WHAT ABOUT ENDORSEMENTS AND TESTIMONIALS?
In many instances, a person who receives an item for free must disclose that she received the item for free if she chooses to write about it. Since 2009 (when the FTC came out with its updated Endorsement Guides) people have come up with various creative ways to make this disclosure, especially on space-constrained platforms. Some of the creative ways of disclosure included the use of abbreviations or symbols that are supposed to disclose that a blogger received a free item, for example. As is the case for use of “spon,” the FTC advises that abbreviations are not an acceptable form of meeting the disclosure requirements in the Endorsement Guides.
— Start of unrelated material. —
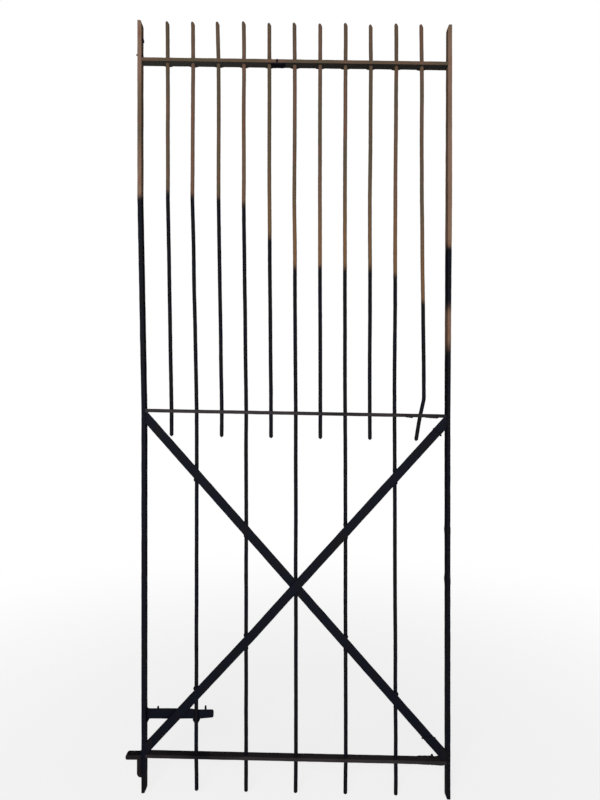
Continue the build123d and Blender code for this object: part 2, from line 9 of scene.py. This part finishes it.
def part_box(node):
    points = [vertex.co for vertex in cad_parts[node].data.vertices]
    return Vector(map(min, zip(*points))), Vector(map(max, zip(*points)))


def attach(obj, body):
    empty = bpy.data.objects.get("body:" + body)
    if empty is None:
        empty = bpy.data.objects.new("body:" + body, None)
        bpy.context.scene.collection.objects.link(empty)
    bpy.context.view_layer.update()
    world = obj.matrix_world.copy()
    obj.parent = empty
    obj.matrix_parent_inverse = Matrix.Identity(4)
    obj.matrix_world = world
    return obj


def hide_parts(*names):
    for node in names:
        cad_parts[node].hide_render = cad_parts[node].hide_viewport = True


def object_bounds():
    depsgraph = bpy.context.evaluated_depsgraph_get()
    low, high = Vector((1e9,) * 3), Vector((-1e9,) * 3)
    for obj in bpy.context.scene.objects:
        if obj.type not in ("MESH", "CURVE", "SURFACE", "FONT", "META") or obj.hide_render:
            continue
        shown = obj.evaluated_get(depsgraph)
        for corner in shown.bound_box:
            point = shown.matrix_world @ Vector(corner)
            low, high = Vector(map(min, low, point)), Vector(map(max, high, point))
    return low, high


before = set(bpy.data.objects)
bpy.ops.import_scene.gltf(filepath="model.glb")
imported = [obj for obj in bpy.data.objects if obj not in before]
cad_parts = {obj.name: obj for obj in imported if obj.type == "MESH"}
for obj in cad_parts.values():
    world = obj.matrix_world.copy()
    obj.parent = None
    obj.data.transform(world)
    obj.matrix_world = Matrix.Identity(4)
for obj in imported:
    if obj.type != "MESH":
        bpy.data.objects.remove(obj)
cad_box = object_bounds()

# The leaf is wrought iron: forged flats and rounds, welds, old black paint below, bare rust above.
# Sizes are in metres, colours are linear.

bars_in_order = (
    "short_bar_1", "long_bar_1", "short_bar_2", "long_bar_2", "short_bar_3", "long_bar_3",
    "short_bar_4", "long_bar_4", "short_bar_5", "long_bar_5", "bent_short_bar",
)
rails = ("top_rail", "mid_rail", "bottom_rail")
braces = ("falling_brace", "falling_brace_stub", "rising_brace", "rising_brace_stub")
welds = (
    "heel_eye_welds", "strap_welds", "brace_end_welds", "brace_splice_welds", "brace_bar_welds",
    "mid_rail_drips", "bottom_rail_welds",
)


# Shapes

scale_thickness = 0.0004  # rust scale and old paint on the iron


def cad_edges(node):
    """The ends of a CAD node's edges."""
    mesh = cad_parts[node].data
    places = np.empty(3 * len(mesh.vertices))
    mesh.vertices.foreach_get("co", places)
    pairs = np.empty(2 * len(mesh.edges), int)
    mesh.edges.foreach_get("vertices", pairs)
    return places.reshape(-1, 3)[pairs.reshape(-1, 2)]


def section(edges, height):
    """Low and high corners, in x and y, of a piece's section at a height."""
    start, end = edges[:, 0], edges[:, 1]
    rise = end[:, 2] - start[:, 2]
    share = (height - start[:, 2]) / np.where(rise == 0, 1, rise)
    met = (rise != 0) & (share >= 0) & (share <= 1)
    places = start[met] + share[met, None] * (end[met] - start[met])
    return places[:, :2].min(0), places[:, :2].max(0)


def mesh_of(work, name):
    mesh = bpy.data.meshes.new(name)
    work.to_mesh(mesh)
    work.free()
    return mesh


def piece_of(mesh, name, nodes, finish):
    """A finished piece: it stands for its CAD nodes and rides with the leaf."""
    piece = bpy.data.objects.new(name, mesh)
    bpy.context.scene.collection.objects.link(piece)
    mesh.materials.clear()
    mesh.materials.append(finish)
    mesh.polygons.foreach_set("use_smooth", [True] * len(mesh.polygons))
    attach(piece, "root")
    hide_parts(*nodes)
    return piece


def uneven(place, size, seed):
    """A smooth number from -1 to 1 that changes over about that size."""
    shift = Vector((seed * 7.31, seed * 3.17, 0))
    return noise.noise(Vector(place) / size + shift)


end_rings = (0.00005, 0.0004, 0.001, 0.002, 0.003, 0.0044, 0.006, 0.008, 0.011)
end_reach = 0.015  # how much of each end the end rings look after
ring_gap = 0.005
ring_sides = 20
crown = 0.003  # how far down the edge of a bar's top is rounded
crown_shrink = 0.3
sway = 0.0009
sway_size = 0.16
sway_apart = 5  # keeps the sway to the side apart from the sway to the front
dent = 0.00028
dent_size = 0.016
still = 0.06  # a bar doesn't sway this near a rail
full_half = 0.005  # a section slimmer than this, as in a point, is dented less
rail_heights = [sum(corner.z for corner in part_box(rail)) / 2 for rail in rails]


def forged_bar(node, seed, finish):
    """A round bar, drawn out by hand: rings on its CAD centre line, swayed and dented a little."""
    edges = cad_edges(node)
    low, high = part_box(node)
    heights = [low.z + end for end in end_rings]
    heights += list(np.arange(low.z + end_reach, high.z - end_reach, ring_gap))
    heights += [high.z - end for end in reversed(end_rings)]
    work = bmesh.new()
    rings = []
    for height in heights:
        corner, far = section(edges, height)
        middle, half = (corner + far) / 2, (far - corner) / 2
        free = min(1, min(abs(height - rail) for rail in rail_heights) / still)
        lean = [
            sway * free * uneven((turn, 0, height), sway_size, seed) for turn in (0, sway_apart)
        ]
        from_top = max(0, 1 - (high.z - height) / crown)
        shrink = 1 - crown_shrink * from_top ** 2
        ring = []
        for side in range(ring_sides):
            turn = tau * side / ring_sides
            out = Vector((cos(turn), sin(turn), 0))
            place = Vector((middle[0] + lean[0], middle[1] + lean[1], height))
            place += Vector((out.x * half[0], out.y * half[1], 0)) * shrink
            push = scale_thickness + dent * uneven(place, dent_size, seed)
            place += out * push * min(1, half[0] / full_half)
            ring.append(work.verts.new(place))
        rings.append(ring)
    for below, above in zip(rings, rings[1:]):
        for side in range(ring_sides):
            after = (side + 1) % ring_sides
            work.faces.new((below[side], below[after], above[after], above[side]))
    work.faces.new(reversed(rings[0]))
    work.faces.new(rings[-1])
    name = node + "_forged"
    return piece_of(mesh_of(work, name), name, [node], finish)


same_place = 1e-6
on_plane = 1e-7
flat_angle = radians(1)
edge_angle = radians(35)
wide = 0.02  # a flat deeper than this is also cut along its length
wide_cuts = (0.3, 0.7)
fine_share = 0.35  # of the roughness, in dents a quarter of the size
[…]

Likewise, using a symbol or abbreviation that links to an explanation is not an acceptable approach in and of itself for making necessary disclosures. The FTC’s position applies to celebrity endorsement disclosure requirements too.
As the FTC wades through the various reactions to the new guidance, we will update this post periodically with new thinking and new ways in which marketers are addressing the challenges and opportunities inherent in the FTC’s stated positions.